Check each line of the records for "picture"; collect those that have it.

### Data for this exercise ###

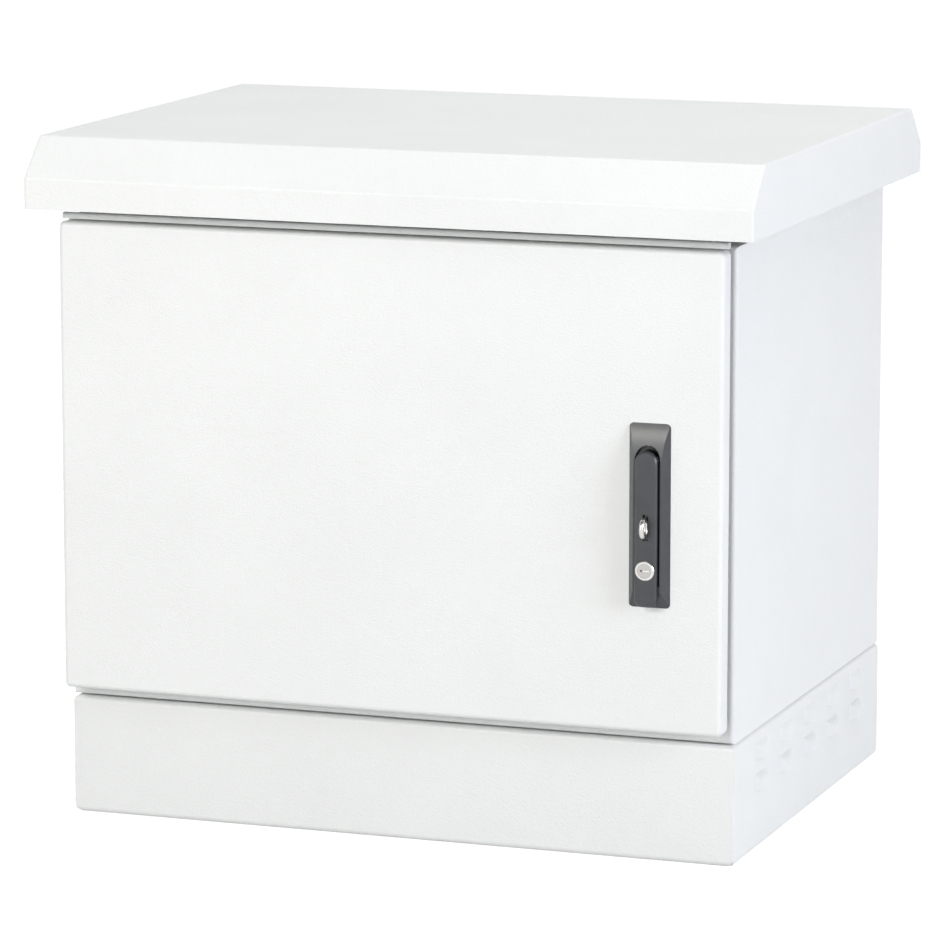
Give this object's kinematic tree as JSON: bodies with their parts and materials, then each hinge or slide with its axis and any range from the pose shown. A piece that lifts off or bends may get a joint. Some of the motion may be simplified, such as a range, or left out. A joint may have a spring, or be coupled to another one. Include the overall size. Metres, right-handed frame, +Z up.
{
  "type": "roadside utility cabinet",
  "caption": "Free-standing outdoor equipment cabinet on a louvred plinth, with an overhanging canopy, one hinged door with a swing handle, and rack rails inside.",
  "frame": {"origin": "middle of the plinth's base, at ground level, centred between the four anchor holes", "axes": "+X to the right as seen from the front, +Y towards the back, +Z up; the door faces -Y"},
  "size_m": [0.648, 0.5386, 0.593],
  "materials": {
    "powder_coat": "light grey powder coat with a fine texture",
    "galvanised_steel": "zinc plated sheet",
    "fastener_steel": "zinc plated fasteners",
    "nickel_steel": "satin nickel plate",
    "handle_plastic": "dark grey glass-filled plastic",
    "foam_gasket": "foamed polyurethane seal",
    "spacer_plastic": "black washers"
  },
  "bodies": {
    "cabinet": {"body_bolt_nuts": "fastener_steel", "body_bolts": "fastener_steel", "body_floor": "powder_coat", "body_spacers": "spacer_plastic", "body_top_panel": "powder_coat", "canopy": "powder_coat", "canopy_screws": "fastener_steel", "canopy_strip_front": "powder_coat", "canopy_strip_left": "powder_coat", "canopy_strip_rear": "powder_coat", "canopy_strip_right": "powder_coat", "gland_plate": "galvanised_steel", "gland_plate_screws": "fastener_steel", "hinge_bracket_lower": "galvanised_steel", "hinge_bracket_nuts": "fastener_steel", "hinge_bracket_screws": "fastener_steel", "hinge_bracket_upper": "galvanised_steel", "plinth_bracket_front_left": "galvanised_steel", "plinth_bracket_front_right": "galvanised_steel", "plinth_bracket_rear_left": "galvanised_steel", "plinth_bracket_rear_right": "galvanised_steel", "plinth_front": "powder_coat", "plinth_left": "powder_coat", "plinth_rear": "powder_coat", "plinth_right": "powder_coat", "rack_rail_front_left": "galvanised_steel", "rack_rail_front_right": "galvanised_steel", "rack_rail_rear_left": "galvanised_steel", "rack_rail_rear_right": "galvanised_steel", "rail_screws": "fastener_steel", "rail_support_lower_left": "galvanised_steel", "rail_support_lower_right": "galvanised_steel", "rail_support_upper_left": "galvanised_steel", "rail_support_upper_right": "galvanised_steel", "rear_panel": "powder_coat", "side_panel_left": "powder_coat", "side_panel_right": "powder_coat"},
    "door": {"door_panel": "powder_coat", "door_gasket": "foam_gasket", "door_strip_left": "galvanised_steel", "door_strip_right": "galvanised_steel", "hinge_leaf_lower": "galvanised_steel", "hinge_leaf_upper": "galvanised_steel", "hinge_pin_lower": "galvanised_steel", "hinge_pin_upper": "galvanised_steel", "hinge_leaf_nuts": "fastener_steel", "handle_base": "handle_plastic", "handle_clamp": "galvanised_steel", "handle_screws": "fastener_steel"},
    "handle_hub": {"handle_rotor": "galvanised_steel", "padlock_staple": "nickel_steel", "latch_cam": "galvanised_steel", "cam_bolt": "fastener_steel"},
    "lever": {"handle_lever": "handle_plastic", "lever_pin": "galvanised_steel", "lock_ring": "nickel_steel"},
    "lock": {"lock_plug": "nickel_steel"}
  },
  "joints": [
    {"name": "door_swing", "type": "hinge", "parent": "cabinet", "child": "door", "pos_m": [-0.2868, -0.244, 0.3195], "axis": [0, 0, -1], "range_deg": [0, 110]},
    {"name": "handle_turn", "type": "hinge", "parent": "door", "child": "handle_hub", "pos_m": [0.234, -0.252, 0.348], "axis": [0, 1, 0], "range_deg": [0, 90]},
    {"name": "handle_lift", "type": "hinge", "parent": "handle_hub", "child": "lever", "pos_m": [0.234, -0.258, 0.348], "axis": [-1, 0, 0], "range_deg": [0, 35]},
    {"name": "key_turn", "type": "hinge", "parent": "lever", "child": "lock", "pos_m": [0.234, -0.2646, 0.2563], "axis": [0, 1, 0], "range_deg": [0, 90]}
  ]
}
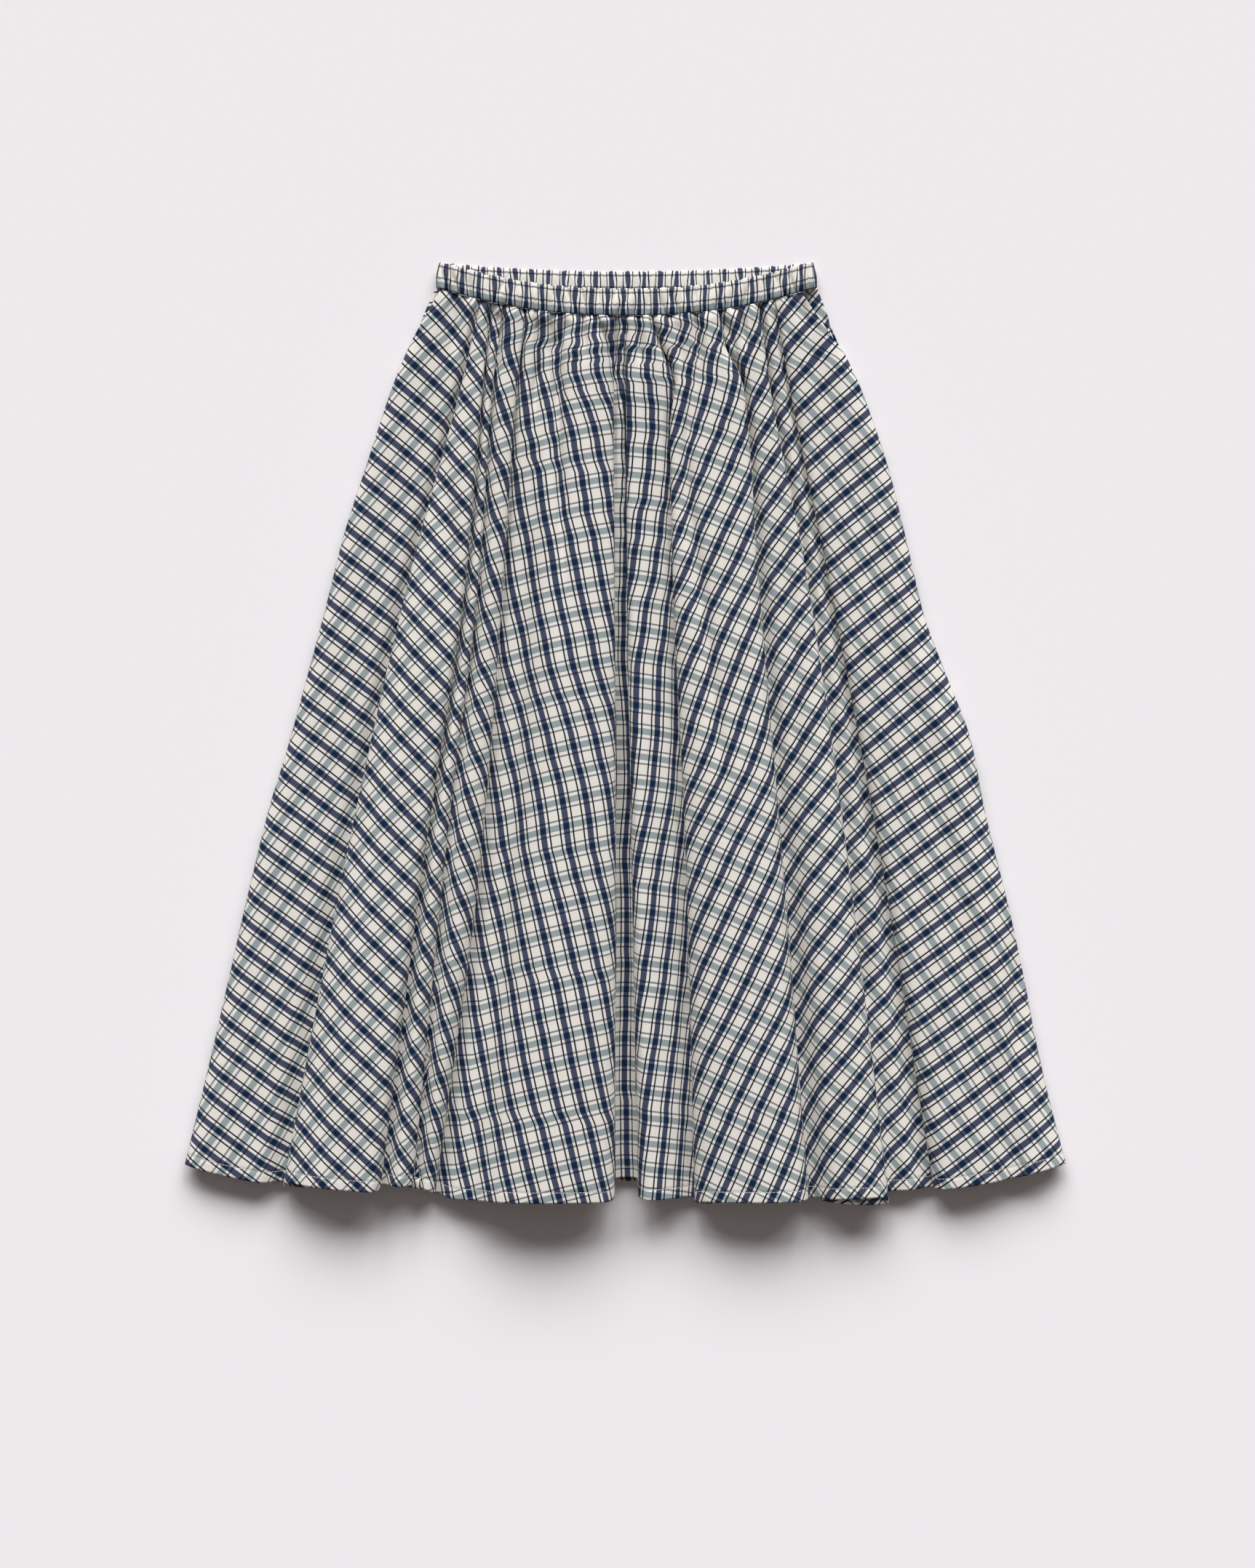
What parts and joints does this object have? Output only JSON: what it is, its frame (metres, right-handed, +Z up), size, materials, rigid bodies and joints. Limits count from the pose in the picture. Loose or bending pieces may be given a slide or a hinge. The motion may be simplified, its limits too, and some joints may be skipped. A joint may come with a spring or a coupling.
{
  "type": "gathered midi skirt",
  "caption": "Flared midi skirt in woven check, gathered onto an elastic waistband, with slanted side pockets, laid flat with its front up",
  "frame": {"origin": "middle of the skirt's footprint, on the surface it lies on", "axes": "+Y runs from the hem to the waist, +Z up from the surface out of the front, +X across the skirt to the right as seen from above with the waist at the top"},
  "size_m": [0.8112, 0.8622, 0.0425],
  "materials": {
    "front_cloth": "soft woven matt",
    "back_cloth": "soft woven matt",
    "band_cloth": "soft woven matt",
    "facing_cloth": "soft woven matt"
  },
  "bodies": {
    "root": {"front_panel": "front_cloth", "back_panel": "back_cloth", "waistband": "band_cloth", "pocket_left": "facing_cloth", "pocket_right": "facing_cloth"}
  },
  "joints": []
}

###
### Data for this exercise ###

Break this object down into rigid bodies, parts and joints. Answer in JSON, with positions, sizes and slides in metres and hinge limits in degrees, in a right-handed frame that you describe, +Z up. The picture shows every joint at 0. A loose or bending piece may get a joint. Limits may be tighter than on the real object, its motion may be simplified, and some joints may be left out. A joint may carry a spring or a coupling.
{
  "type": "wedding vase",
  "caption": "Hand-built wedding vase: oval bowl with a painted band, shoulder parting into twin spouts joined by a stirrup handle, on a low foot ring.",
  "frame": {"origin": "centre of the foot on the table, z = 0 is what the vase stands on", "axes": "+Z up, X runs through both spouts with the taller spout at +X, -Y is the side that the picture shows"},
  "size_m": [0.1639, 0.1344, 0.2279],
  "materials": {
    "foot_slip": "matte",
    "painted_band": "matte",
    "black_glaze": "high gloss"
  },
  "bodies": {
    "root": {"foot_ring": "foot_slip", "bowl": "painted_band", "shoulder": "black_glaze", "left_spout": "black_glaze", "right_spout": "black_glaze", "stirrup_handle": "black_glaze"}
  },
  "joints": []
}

###
### Data for this exercise ###

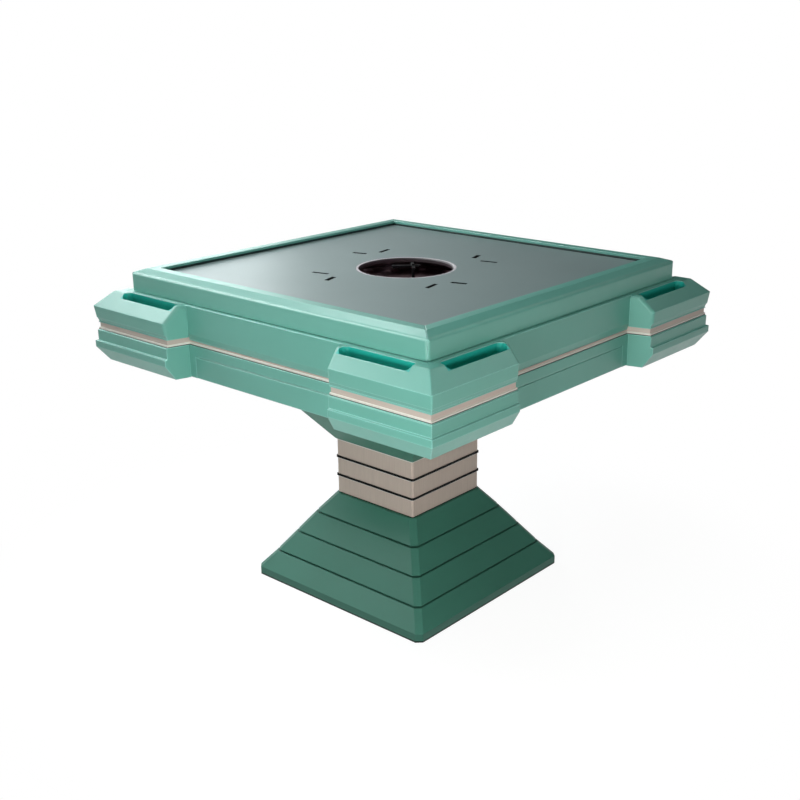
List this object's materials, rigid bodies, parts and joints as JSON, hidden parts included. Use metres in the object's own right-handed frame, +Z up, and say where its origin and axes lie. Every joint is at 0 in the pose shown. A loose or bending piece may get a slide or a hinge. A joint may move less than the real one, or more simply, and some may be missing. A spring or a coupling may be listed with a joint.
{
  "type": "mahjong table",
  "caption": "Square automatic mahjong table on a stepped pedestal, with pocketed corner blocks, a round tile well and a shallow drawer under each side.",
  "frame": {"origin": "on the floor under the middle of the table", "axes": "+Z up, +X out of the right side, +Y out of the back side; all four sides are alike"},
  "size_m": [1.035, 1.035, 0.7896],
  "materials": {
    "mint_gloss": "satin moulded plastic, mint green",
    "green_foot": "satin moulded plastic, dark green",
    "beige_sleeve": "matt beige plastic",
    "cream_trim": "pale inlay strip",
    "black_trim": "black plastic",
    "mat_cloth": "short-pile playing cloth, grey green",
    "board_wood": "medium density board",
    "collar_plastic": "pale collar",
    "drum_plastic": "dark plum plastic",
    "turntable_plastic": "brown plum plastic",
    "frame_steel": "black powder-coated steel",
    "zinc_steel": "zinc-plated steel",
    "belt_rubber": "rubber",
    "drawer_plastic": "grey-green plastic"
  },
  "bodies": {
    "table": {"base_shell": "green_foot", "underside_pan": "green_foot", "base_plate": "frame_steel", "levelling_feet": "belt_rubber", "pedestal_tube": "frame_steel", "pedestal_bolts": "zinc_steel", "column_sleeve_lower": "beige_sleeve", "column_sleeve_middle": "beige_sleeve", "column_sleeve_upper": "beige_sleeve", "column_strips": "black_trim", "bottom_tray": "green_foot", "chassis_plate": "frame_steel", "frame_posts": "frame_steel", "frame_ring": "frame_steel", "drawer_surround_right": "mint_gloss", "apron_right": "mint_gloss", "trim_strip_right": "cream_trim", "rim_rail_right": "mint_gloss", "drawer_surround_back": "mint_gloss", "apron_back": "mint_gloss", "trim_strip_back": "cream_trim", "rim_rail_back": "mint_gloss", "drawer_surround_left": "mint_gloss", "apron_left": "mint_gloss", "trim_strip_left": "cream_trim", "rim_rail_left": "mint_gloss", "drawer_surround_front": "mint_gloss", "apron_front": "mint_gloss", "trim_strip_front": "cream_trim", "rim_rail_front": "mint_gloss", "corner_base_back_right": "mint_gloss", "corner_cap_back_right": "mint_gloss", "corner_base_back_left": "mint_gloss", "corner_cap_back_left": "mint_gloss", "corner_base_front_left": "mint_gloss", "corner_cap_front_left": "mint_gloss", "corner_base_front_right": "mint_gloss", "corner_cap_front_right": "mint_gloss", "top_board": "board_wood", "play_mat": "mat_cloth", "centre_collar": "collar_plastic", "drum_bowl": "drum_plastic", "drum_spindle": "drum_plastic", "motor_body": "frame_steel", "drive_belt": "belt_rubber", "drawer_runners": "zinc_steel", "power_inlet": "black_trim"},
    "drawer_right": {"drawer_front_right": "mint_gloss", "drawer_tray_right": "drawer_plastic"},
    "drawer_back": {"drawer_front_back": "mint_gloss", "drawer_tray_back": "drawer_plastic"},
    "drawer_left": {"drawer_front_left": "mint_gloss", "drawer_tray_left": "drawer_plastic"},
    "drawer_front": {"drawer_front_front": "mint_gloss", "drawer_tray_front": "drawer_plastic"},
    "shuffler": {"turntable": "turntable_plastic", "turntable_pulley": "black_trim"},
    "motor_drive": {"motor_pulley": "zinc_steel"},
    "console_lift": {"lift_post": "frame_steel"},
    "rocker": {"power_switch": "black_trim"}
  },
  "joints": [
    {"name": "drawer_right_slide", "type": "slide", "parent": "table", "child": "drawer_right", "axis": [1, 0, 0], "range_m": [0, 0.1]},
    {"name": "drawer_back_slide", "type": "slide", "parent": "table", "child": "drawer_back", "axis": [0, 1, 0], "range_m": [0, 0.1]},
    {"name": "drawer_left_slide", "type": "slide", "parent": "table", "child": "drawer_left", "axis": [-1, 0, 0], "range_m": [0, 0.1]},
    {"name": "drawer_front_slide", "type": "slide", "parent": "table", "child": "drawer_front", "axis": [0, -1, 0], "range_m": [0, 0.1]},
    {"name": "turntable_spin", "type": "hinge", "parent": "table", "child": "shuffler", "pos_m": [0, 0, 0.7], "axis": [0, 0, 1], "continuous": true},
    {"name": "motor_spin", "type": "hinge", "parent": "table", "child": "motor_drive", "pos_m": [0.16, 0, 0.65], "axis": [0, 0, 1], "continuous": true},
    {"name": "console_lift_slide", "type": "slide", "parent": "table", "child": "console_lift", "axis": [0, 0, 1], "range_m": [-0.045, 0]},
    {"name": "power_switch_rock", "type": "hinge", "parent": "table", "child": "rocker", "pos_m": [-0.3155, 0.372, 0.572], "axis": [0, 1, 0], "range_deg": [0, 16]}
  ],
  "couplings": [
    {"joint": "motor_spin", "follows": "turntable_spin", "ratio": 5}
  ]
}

###

Full answer:
What parts and joints does this object have? Output only JSON: what it is, its frame (metres, right-handed, +Z up), size, materials, rigid bodies and joints. Limits count from the pose in the picture. Loose or bending pieces may be given a slide or a hinge. The motion may be simplified, its limits too, and some joints may be skipped. A joint may come with a spring or a coupling.
Break this object down into rigid bodies, parts and joints. Answer in JSON, with positions, sizes and slides in metres and hinge limits in degrees, in a right-handed frame that you describe, +Z up. The picture shows every joint at 0. A loose or bending piece may get a joint. Limits may be tighter than on the real object, its motion may be simplified, and some joints may be left out. A joint may carry a spring or a coupling.
  "frame": {"origin": "centre of the foot on the table, z = 0 is what the vase stands on", "axes": "+Z up, X runs through both spouts with the taller spout at +X, -Y is the side that the picture shows"},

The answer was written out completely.